O testamenteiro explica ainda por que prefere a compra de títulos e a criação de fundos de investimento com distribuição dos resultados:
- Isso parece-me a mim mais vantajoso para os pobres do que distribuir entre eles o capital que, de outra forma, seria gasto logo que eles o recebessem.
Patriota, generoso, amigo dos pobres, cidadão exemplar, Salomon foi interinamente substituído, em 1817, no cargo de cônsul, por seu sobrinho Joseph Henriques Raba, que desde há anos o vinha secretariando. E devendo-lhe o Estado Português os ordenados e gratificações de muitos anos, melhor forma de pagar não encontraria do que “sanear” o sobrinho depois da sua morte, atendendo à proposta do cônsul Aurélio Gracindo Tota, então nomeado, datada de 19.06.1822 na qual escrevia:
- (…) Acresce que este homem, bem como seu falecido tio, meu antecessor, foram sempre mal vistos das autoridades e principais pessoas do país, porque reinando aqui um extremo catolicismo, não puderam jamais sofrer que representasse pela nação portuguesa, que de todo o tempo professara a religião católica romana, um judeu que exercia publicamente o culto hebraico… (6)
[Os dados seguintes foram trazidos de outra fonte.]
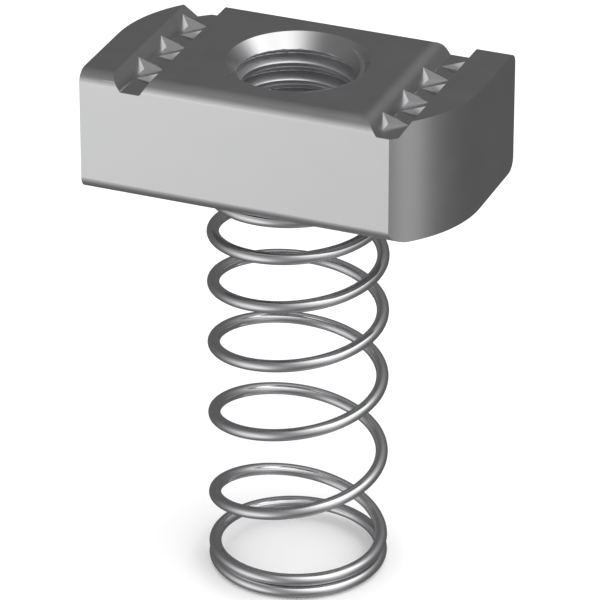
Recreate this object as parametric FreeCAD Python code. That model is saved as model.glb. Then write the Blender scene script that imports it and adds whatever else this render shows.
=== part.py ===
import FreeCAD
import Part
import math
import os

os.makedirs("parts", exist_ok=True)

# Strut spring nut. The foot of the spring is at height zero, the axis of the
# tapped hole is the vertical axis, the long side of the nut runs along X.

# Bar of the nut
BODY_LENGTH = 34.5
BODY_WIDTH = 18.5
BODY_THICKNESS = 11.7
OVERALL_HEIGHT = 51.07
LONG_EDGE_RADIUS = 1.2

# Two diagonal corners are cut by arcs so that the nut can turn in the slot
CORNER_ARC_RADIUS = 12.0
CORNER_ARC_OFFSET = 0.5

# Grooves that take the turned-in lips of the channel
GROOVE_SPACING = 24.36
GROOVE_OFFSET = -0.19
GROOVE_DEPTH = 1.43
GROOVE_FLOOR_WIDTH = 1.86
GROOVE_RAMP_RUN = 0.945
GROOVE_ROUND_RADIUS = 1.4

# Wedge teeth, one from each wall of the groove in turn
TOOTH_COUNT = 6
TOOTH_PITCH = 2.5
TOOTH_ROW_OFFSET = 0.17
TOOTH_HEIGHT = 0.95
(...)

Repare-se que nesta data já não existia a Inquisição em Portugal! A sua herança, contudo, permaneceu e mesmo hoje ela continua viva em muita gente e muitas instituições do Estado. Felizmente que a injustiça não foi consumada, antes o rei D. João VI “condecorou” Joseph Henriques Raba.

NOTAS e BIBLIOGRAFIA:

1-BERNARDINI, Paolo; FLERING, Norman – The Expansion of European to the West 1450-1800,Providence (RI), Berghan Books, pp 268-286, 2001.
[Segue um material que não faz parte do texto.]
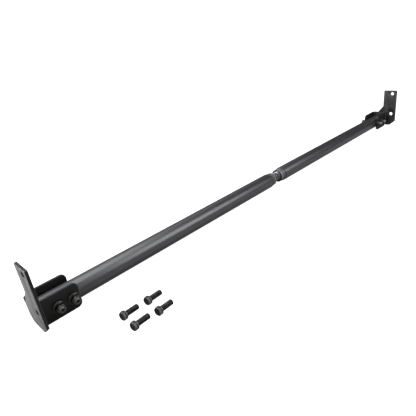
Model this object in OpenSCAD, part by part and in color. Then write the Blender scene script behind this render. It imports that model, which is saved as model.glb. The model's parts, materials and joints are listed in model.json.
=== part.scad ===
// Adjustable cargo bar for the bed of a pickup truck.
// Two steel tube halves meet at a threaded adjuster in the middle. Each half ends in
// a bent U-shaped clevis, held by two cross bolts, and each clevis is welded to a
// flat, stepped plate that bolts to the side of the bed. Four loose bolts for the
// plates lie beside the bar.
//
// X runs along the bar, Y points to the far side and Z is up, all in millimetres.
// The origin is on the axis of the tubes, half way between the two end plates.

/* [Bar] */
// Length over the outer faces of the two end plates
overall_length = 1366; // [1200:1:1600]
// Outside diameter of both tubes
tube_d = 38.1; // [36:0.1:42]
// Wall thickness of both tubes
tube_wall = 2.5; // [2:0.1:3]

/* [Adjuster] */
// Clear gap between the two collars at rest
collar_gap = 25; // [15:0.5:50]
// Length of each collar outside its tube
collar_nose_l = 18.5; // [16:0.5:24]
// Length of each collar's spigot inside its tube
collar_spigot_l = 32; // [24:1:45]
// Diameter of the stud over its threads
stud_d = 25.4; // [22:0.1:25.4]
// Overall length of the stud
stud_l = 180; // [140:1:200]
// Depth of the open mouth in each collar
mouth_depth = 11; // [6:0.5:14]

/* [End plate] */
// Thickness of the plate
plate_t = 5; // [4:0.5:8]
// Height of the plate above the tube axis
plate_top = 105; // [95:1:125]
// Depth of the plate below the tube axis
plate_drop = 20; // [18:0.5:22]
// Distance from the tube axis to the straight near edge
plate_near = 57; // [54:0.5:64]
// Width of the upright arm
arm_w = 44.5; // [40:0.5:48]
// Diameter of the two bolt holes
hole_d = 12; // [9:0.5:13]
// Distance from the near edge to the bolt holes
hole_inset = 15.5; // [12:0.5:18]
// Height of the lower bolt hole above the tube axis
hole_low = 21.5; // [18:0.5:28]
// Distance between the two bolt holes
hole_pitch = 72.5; // [60:0.5:80]

/* [Clevis] */
// Thickness of the bent strip
strip_t = 4.5; // [4:0.25:6]
// Length of the ears, from the face of the plate
ear_l = 73; // [68:1:90]
// Height of the clevis above the tube axis
clevis_top = 27.5; // [24:0.5:32]
// Depth of the clevis below the tube axis
clevis_drop = 22.5; // [22:0.5:26]
// Outside radius of the two bends
bend_r = 8.5; // [7:0.5:10]
// Corner radius at the free end of each ear
ear_r = 10; // [5:0.5:14]
// Gap between the tube and each ear
side_gap = 0.25; // [0.1:0.05:0.5]

/* [Cross bolts] */
// Distance from the face of the plate to the outer cross bolt
bolt_outer = 33; // [30:1:36]
// Distance between the two cross bolts
bolt_pitch = 28; // [25:1:30]
// Diameter of the cross bolts
bolt_d = 10; // [8:0.5:10]
// Height of the heads of the cross bolts
cross_head_h = 13; // [9:0.5:14]
// Overall height of their lock nuts
nut_h = 13.5; // [12:0.5:14]
// Length of the cross bolts under the head
bolt_l = 62; // [60:1:70]

/* [Loose bolts] */
// Diameter of the loose bolts
loose_d = 10; // [8:0.5:10]
// Length of the loose bolts under the head
loose_l = 28; // [16:1:40]
// Turn of the loose bolts away from the direction of the bar
loose_yaw = 8; // [-10:1:20]

/* [Hidden] */

$fn = 48;
eps = 0.01;

LEFT = -1;
RIGHT = 1;

// Distance from the middle of the bar to the inner face of each plate
face_x = overall_length / 2 - plate_t;
tube_r = tube_d / 2;
bore_r = tube_r - tube_wall;
gap_half = collar_gap / 2;
// Where each tube starts, next to the shoulder of its collar
seat_x = gap_half + collar_nose_l;
// Where each tube ends, just short of the web of its clevis
tube_end_x = face_x - strip_t - 2;

// Half of the outside width of a clevis
clevis_half = tube_r + side_gap + strip_t;
floor_z = -clevis_drop;

// Running clearance of the threads, and clearance of the cross bolts in their holes
thread_gap = 0.05;
cross_hole_d = bolt_d + 0.5;

// Flanged hexagons, from across flats, overall height, flange diameter and flange edge
cross_af = 1.5 * bolt_d;
cross_flange_d = 2.18 * bolt_d;
nut_hex_h = nut_h - 3;
nut_collar_d = 1.36 * bolt_d;
loose_af = 1.4 * loose_d;
loose_head_h = 0.74 * loose_d;
loose_flange_d = 1.56 * loose_d;
flange_edge = 2;
tip_chamfer = 1.2;

// Outline of an end plate as [y, z] points, clockwise from the top of the near edge
far_y = 14;
step_y = arm_w - plate_near;
plate_outline = [
    [-plate_near, plate_top],
    [step_y, plate_top],
    [step_y, 49],
    [far_y, 16],
    [far_y - 1, -8],
    [3, -plate_drop],
    [-plate_near + 18, -plate_drop],
    [-plate_near, -5]
];

// Head centre of each loose bolt on the ground, as [x, y]
loose_places = [[-578.5, -118], [-530, -120], [-581.5, -153], [-535.5, -157]];

// Puts a child modelled at the right end on the named side
module on_side(side) {
    mirror([side < 0 ? 1 : 0, 0, 0])
        children();
}

// The same, with the origin moved to the inner face of the end plate
module at_plate(side) {
    on_side(side)
        translate([face_x, 0, 0])
            children();
}

// The piece cut away to round a square corner whose tip is at the origin
module corner_cut(r) {
    translate([-r, -r])
        difference() {
            square(r + 1);
            circle(r);
        }
}

// A rectangle from [x0, y0] to [0, y1] with two round corners at x = 0
module d_outline(x0, y0, y1, r) {
    translate([x0, y0])
        square([-x0 - r, y1 - y0]);
    translate([-r - eps, y0 + r])
        square([r + eps, y1 - y0 - 2 * r]);
    for (y = [y0 + r, y1 - r])
        translate([-r, y])
            circle(r);
}

// A hexagon with a round flange under it and a chamfered crown, standing on z = 0
module flanged_hex(af, h, flange_d) {
    crown_d = 0.95 * af;
    cylinder(d = flange_d, h = flange_edge);
    translate([0, 0, flange_edge])
        cylinder(d1 = flange_d - 0.8, d2 = af, h = 0.2 * h);
    intersection() {
        cylinder(d = af / cos(30), h = h, $fn = 6);
        cylinder(d1 = crown_d + 2 * h / tan(30), d2 = crown_d, h = h);
    }
}

// A flange bolt with its shank along +Z, seated at z = 0
module flange_bolt(d, l, af, head_h, flange_d) {
    mirror([0, 0, 1])
        flanged_hex(af, head_h, flange_d);
    cylinder(d = d, h = l - tip_chamfer);
    translate([0, 0, l - tip_chamfer])
        cylinder(d1 = d, d2 = d - 2 * tip_chamfer, h = tip_chamfer);
}

// A weld bead with round ends, from z0 to z1
module bead(r, z0, z1) {
    translate([0, 0, z0 + r])
        cylinder(r = r, h = z1 - z0 - 2 * r);
    for (z = [z0 + r, z1 - r])
        translate([0, 0, z])
            sphere(r);
}

// Flat plate that bolts to the bed side
module end_plate(side) {
    color("#4a4a4c")
        at_plate(side)
            difference() {
                rotate([90, 0, 90])
                    linear_extrude(plate_t)
                        difference() {
                            polygon(plate_outline);
                            translate([step_y, plate_top])
                                corner_cut(2);
                            translate([-plate_near, plate_top])
                                mirror([1, 0])
                                    corner_cut(2);
                        }
                for (i = [0, 1])
                    translate([-1, hole_inset - plate_near, hole_low + i * hole_pitch])
                        rotate([0, 90, 0])
                            cylinder(d = hole_d, h = plate_t + 2);
            }
}

// Outer shape of a clevis, with its web against x = 0 and its ears towards -x
module clevis_blank() {
    translate([0, 0, -clevis_drop])
        linear_extrude(clevis_top + clevis_drop)
            d_outline(-ear_l, -clevis_half, clevis_half, bend_r);
}

// Strip bent into a U that takes the end of the tube
module clevis(side) {
    inner_half = tube_r + side_gap;
    color("#262627")
        at_plate(side)
            difference() {
                intersection() {
                    clevis_blank();
                    mirror([1, 0, 0])
                        rotate([90, 0, 0])
                            linear_extrude(3 * clevis_half, center = true)
                                translate([ear_l, 0])
                                    d_outline(-ear_l, -clevis_drop, clevis_top, ear_r);
                }
                translate([-strip_t, 0, -clevis_drop - 1])
                    linear_extrude(clevis_top + clevis_drop + 2)
                        d_outline(-ear_l, -inner_half, inner_half, bend_r - strip_t);
                cross_holes(3 * clevis_half);
            }
}

// Holes for the two cross bolts, measured from the face of the plate
module cross_holes(l) {
    for (i = [0, 1])
        translate([-bolt_outer - i * bolt_pitch, 0, 0])
            rotate([90, 0, 0])
                cylinder(d = cross_hole_d, h = l, center = true);
}

// Weld beads between the bends of the clevis and the plate
module weld(side) {
    color("#303031")
        at_plate(side)
            difference() {
                union() {
                    translate([-1, -clevis_half + 0.8, 0])
                        bead(3.2, -16, 25);
                    translate([0.8, far_y + 4.5, 0])
                        bead(3.8, 11, 25);
                }
                clevis_blank();
                translate([0, -plate_near, -plate_drop])
                    cube([plate_t, plate_near + far_y, plate_drop + plate_top]);
            }
}

// Round tube of one half, with cross holes for the clevis bolts
module tube(side) {
    color("#3a3a3c")
        on_side(side)
            difference() {
                translate([seat_x, 0, 0])
                    rotate([0, 90, 0])
                        cylinder(r = tube_r, h = tube_end_x - seat_x, $fn = 72);
                translate([seat_x - 1, 0, 0])
                    rotate([0, 90, 0])
                        cylinder(r = bore_r, h = tube_end_x - seat_x + 2, $fn = 72);
                translate([face_x, 0, 0])
                    cross_holes(2 * tube_d);
            }
}

// Stepped, tapered collar that closes the tube and carries the thread
module collar(side) {
    // Outline as [radius, distance from the rim]
    rim_r = tube_r - 2;
    mouth_r = rim_r - 1;
    band_l = 0.4 * collar_nose_l;
    joint_r = tube_r - 1.2;
    spigot_r = bore_r - thread_gap;
    thread_r = stud_d / 2 + thread_gap;
    end_l = collar_nose_l + collar_spigot_l;
    outline = [
        [mouth_r, 0.3],
        [mouth_r + 0.3, 0],
        [rim_r - 0.4, 0],
        [rim_r, 0.4],
        [rim_r + 0.3, band_l],
        [rim_r - 0.3, band_l + 0.4],
        [rim_r - 0.3, band_l + 1.4],
        [rim_r + 0.6, band_l + 1.8],
        [tube_r - 0.3, collar_nose_l - 2.4],
        [joint_r, collar_nose_l - 1.6],
        [joint_r, collar_nose_l],
        [spigot_r, collar_nose_l],
        [spigot_r, end_l - 1],
        [spigot_r - 1, end_l],
        [thread_r, end_l],
        [thread_r, mouth_depth + 1.5],
        [thread_r + 1.2, mouth_depth],
        [mouth_r - 1.5, mouth_depth]
    ];
    color("#404042")
        on_side(side)
            translate([gap_half, 0, 0])
                rotate([0, 90, 0])
                    rotate_extrude($fn = 72)
                        polygon(outline);
}

// Cross bolt of one clevis, counted from the plate, with its head on the far side
module cross_bolt(side, i) {
    color("#2b2b2c")
        at_plate(side)
            translate([-bolt_outer - i * bolt_pitch, clevis_half, 0])
                rotate([90, 30, 0])
                    flange_bolt(bolt_d, bolt_l, cross_af, cross_head_h, cross_flange_d);
}

// Flanged lock nut of a cross bolt, seated on the near ear, with a round locking
// collar beyond its hexagon
module flange_nut(side, i) {
    collar_edge = 0.6;
    color("#39382f")
        at_plate(side)
            translate([-bolt_outer - i * bolt_pitch, -clevis_half, 0])
                rotate([90, 0, 0])
                    difference() {
                        union() {
                            rotate([0, 0, 12])
                                flanged_hex(cross_af, nut_hex_h, cross_flange_d);
                            cylinder(d = nut_collar_d, h = nut_h - collar_edge);
                            translate([0, 0, nut_h - collar_edge])
                                cylinder(
                                    d1 = nut_collar_d,
                                    d2 = nut_collar_d - 2 * collar_edge,
                                    h = collar_edge
                                );
                        }
                        translate([0, 0, -1])
                            cylinder(r = bolt_d / 2 + thread_gap, h = nut_h + 2);
                    }
}

// Threaded stud between the two collars
module adjuster_stud() {
    color("#48484a")
        rotate([0, 90, 0])
            for (up = [0, 1])
                mirror([0, 0, up])
                    union() {
                        cylinder(d = stud_d, h = stud_l / 2 - 2, $fn = 72);
                        translate([0, 0, stud_l / 2 - 2])
                            cylinder(d1 = stud_d, d2 = stud_d - 4, h = 2, $fn = 72);
                    }
}

// Loose bolt that rests on the rim of its flange and the tip of its shank, a flat
// of its hexagon facing down
module loose_bolt(i) {
    rise = loose_flange_d / 2 - loose_d / 2;
    tilt = atan(rise / (loose_l - tip_chamfer));
    color("#2b2b2c")
        translate(concat(loose_places[i], [floor_z + loose_flange_d / 2 * cos(tilt)]))
            rotate([0, 90 + tilt, loose_yaw])
                rotate([0, 0, 30])
                    flange_bolt(loose_d, loose_l, loose_af, loose_head_h, loose_flange_d);
}

end_plate(LEFT);  // plate_left
clevis(LEFT);  // clevis_left
weld(LEFT);  // weld_left
tube(LEFT);  // tube_left
collar(LEFT);  // collar_left
cross_bolt(LEFT, 0);  // cross_bolt_left_1
cross_bolt(LEFT, 1);  // cross_bolt_left_2
flange_nut(LEFT, 0);  // flange_nut_left_1
flange_nut(LEFT, 1);  // flange_nut_left_2
end_plate(RIGHT);  // plate_right
clevis(RIGHT);  // clevis_right
weld(RIGHT);  // weld_right
tube(RIGHT);  // tube_right
collar(RIGHT);  // collar_right
cross_bolt(RIGHT, 0);  // cross_bolt_right_1
cross_bolt(RIGHT, 1);  // cross_bolt_right_2
flange_nut(RIGHT, 0);  // flange_nut_right_1
flange_nut(RIGHT, 1);  // flange_nut_right_2
adjuster_stud();
loose_bolt(0);  // loose_bolt_1
loose_bolt(1);  // loose_bolt_2
loose_bolt(2);  // loose_bolt_3
loose_bolt(3);  // loose_bolt_4
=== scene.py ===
"""Looks of the adjustable bed cargo bar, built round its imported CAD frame.

Shapes are worked out in millimetres round a local Z axis, then placed in the frame,
which is in metres: X along the bar, Y to the far side, Z up, origin on the axis of
the tubes in the middle of the bar.
"""

import json
import math

import bmesh
import bpy
from mathutils import Matrix, Vector, noise


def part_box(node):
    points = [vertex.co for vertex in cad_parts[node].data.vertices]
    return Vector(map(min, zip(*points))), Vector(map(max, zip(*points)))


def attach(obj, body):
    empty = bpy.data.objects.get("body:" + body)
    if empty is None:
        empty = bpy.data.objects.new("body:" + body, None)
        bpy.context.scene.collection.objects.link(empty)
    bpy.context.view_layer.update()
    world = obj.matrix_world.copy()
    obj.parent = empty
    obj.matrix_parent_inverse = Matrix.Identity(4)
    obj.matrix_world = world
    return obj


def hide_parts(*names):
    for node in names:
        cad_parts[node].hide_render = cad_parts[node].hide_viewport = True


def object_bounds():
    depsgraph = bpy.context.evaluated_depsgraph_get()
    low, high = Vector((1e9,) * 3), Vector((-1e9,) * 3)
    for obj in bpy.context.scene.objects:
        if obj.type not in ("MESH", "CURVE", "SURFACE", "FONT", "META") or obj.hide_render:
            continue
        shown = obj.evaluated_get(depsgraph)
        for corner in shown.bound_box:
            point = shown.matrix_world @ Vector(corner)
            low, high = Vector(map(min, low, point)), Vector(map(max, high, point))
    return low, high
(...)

2-CAVIGNAC, Jean – Dictionaire du Judaisme Bordelais aux XVIII et XIX Siécles.
3-ARCHIVES DE BIBLIOTHÈQUE DE BORDEAUX, p. 2879. Cit. CRAVO, António – No Caminho Judaico… p. 189.
4- IANTT, MNE, Liv. . 23, fls 125-126.
5- The National Archives Public Record Office  Will of Salomon Henriques Raba.
6-ANTT, MNE,  cx. 225, Consulado de Portugal em Bordéus 1803-1832. Amável informação da Drª Carla Vieira a quem agradecemos.